The stinging guitar lines and echoey mix of the recording suggest the social paranoia of yesterday - and today. The improvisational feel of the music, raw vocals and subtle orchestral sophistication of Freak Out! set the precedent for Zappa's 30-year career. He released two albums in 1967 - Absolutely Free and Lumpy Gravy - before delivering what some consider his all-time masterpiece: 1968's We're Only in It ior the Money.

I found this record harder to digest. The flow of the album is interrupted throughout by weird studio effects and bits of nonsensical dialogue. Zappa's satire is pointed as he shoots flaming arrows at the superficiality of '60s pop culture. On the album jacket, the artist takes a swipe at the Beatles, the era's most lauded act, by parodying the cover of Sgt. Pepper's Lonely Hearts Club Band.

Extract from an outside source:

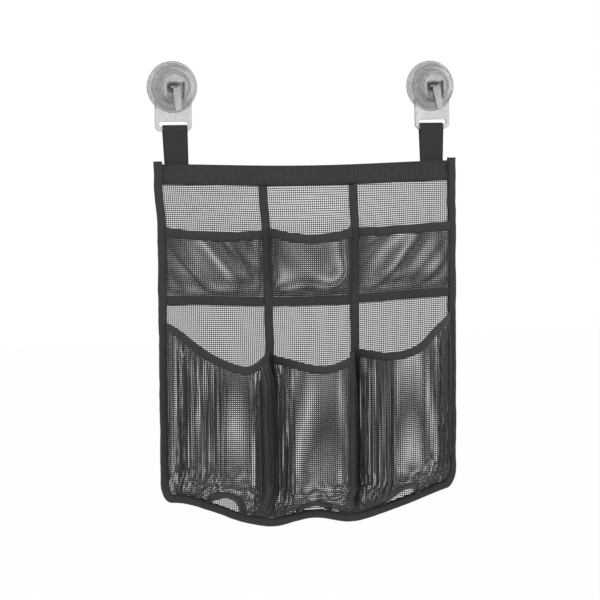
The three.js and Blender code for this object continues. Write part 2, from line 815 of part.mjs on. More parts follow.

Most of the 19 cuts are abbreviated, dropping off into dark musical holes where voices are sped up. The music fragments and odd noises - bleeps, radio static, manipulated laughs and God only knows what else - multiply. Originally, the album was heavily censored because of a few expletives sprinkled here and there. By today's standards, they're rather mild. But the music still sounds like something from another planet. In 2005, the Library of Congress added We're Only in It ior the Money to the National Recording Registry.

Although Frank Zappa didn't spend much time in Baltimore, the city's penchant for kitsch and wild eclecticism must have rubbed off on him early on. It's evident on his first two masterpieces, where the music evokes the era from which it sprang, but strangely manages to defy any sense of space and time.